Une note sur le trac

Le trac, une formidable manifestation du « petit moi ».

L’origine du mot trac provient par analogie de la traque animale. L’animal se sentant acculé par le chasseur, il a déclenché un processus d’hyper stress d’anticipation pour favoriser sa fuite devant un danger qui met en péril sa vie. C’est donc ce même mécanisme psychologique qui se met en place lorsque l’on a le trac ! vous rendez-vous bien compte de l’inadéquation aberrante à la situation vécue? … Mais que risque-t-il de se passer lorsque je vais prendre la parole ou chanter devant un public ? Va-t-il y avoir un tremblement de terre ? une tempête ? Les spectateurs risque-t-il de tous se lever pour venir m’étrangler sur scène ? Une horde d’Hyène silencieuse cachées dans les coulisses va-t-elle investir brutalement la scène pour m’attaquer sauvagement dès lors que je vais y poser un pied ? Et pourtant notre corps se met en alerte comme si un réel danger vital venait se présenter devant nous !

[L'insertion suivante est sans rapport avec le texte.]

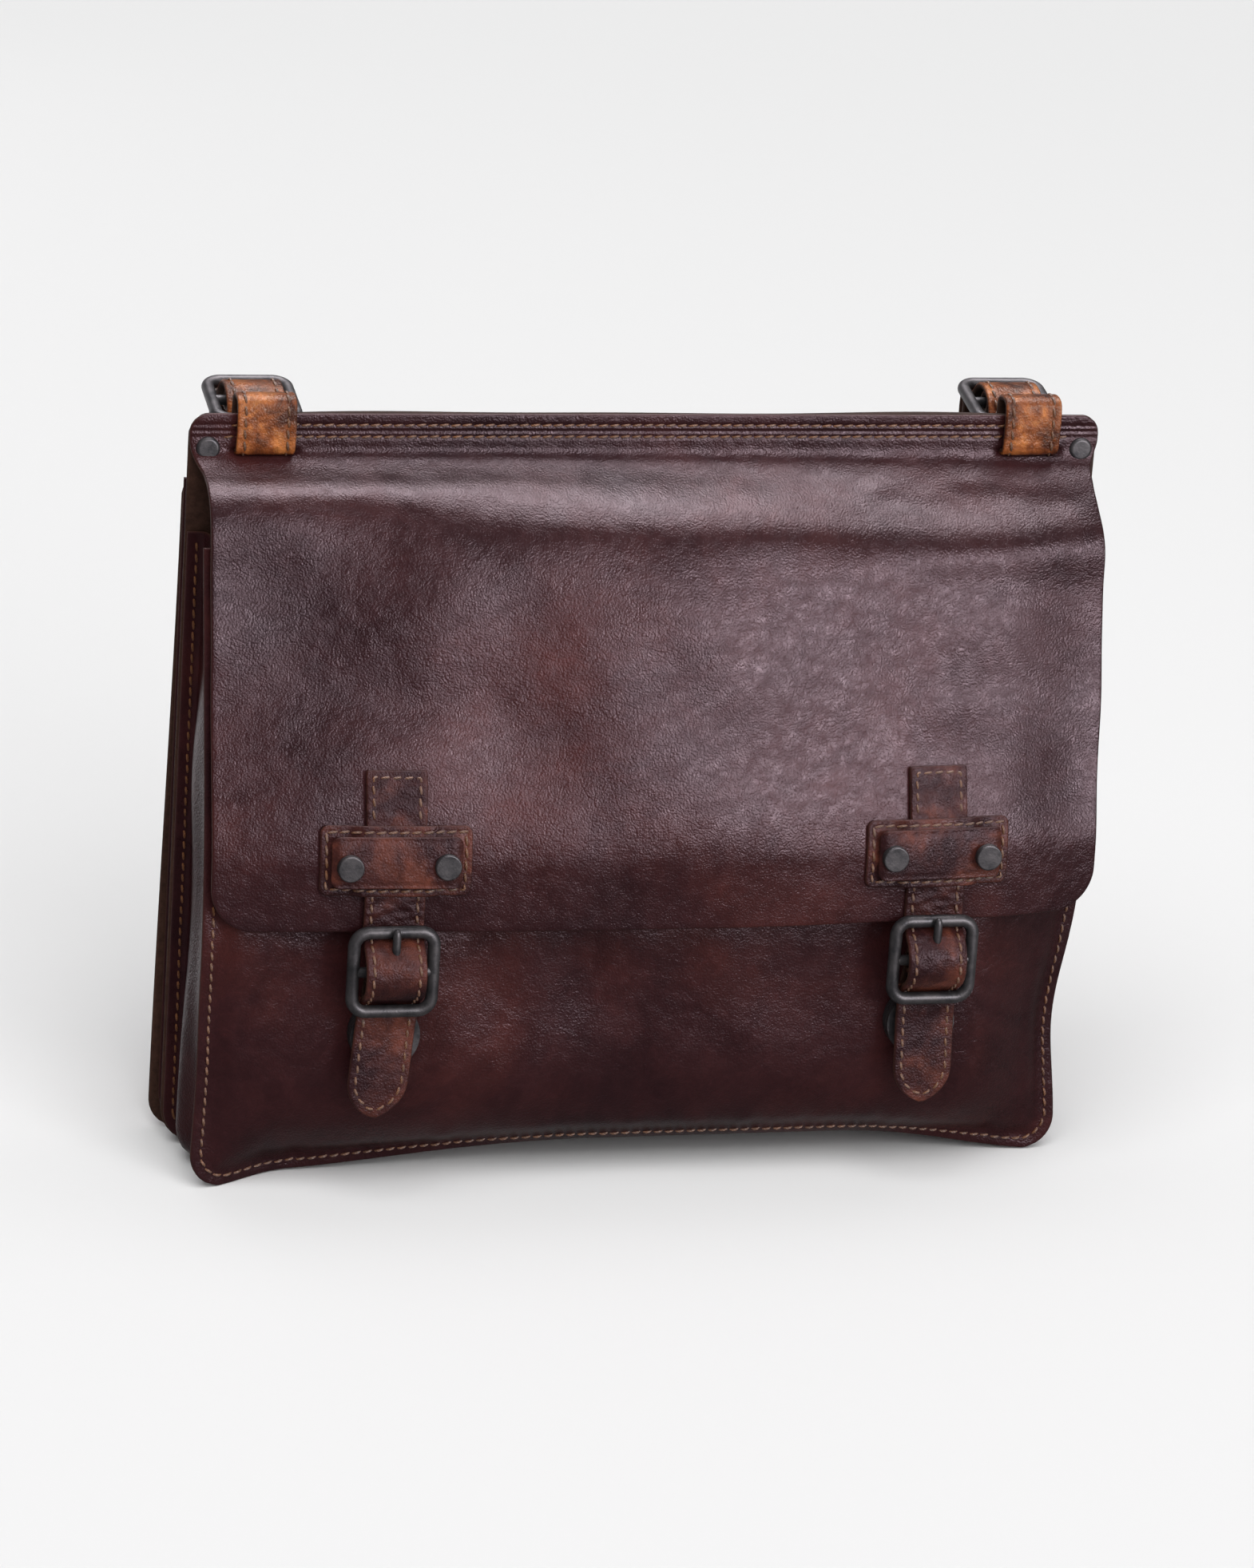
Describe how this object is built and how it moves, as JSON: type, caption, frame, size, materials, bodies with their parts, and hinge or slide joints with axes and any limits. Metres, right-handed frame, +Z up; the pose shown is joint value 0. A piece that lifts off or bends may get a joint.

Nous sommes en situation de fuite, nous cherchons donc à fuir le moment présent pour aller vers un futur exempté de tout péril vital.

Notre corps évidemment somatise cet hyper stress de manière très actif : Le cœur qui accélère, le corps se raidi, la bouche se sèche, la tête tourne… Tout en nous est en lévitation afin de fuir cette situation périlleuse. Bref il y a plus d’encrage au sol, notre appareil phonatoire est totalement hors d’usage et incapable d’assurer une émission vocale correcte : le larynx remonte, les cordes vocales se dissocient, la respiration se fait agitée et thoracique plutôt que diaphragmatique…

Alors que le secret d’un beau chant étant le ici est maintenant, en situation de trac nous sommes déjà là-bas et ailleurs…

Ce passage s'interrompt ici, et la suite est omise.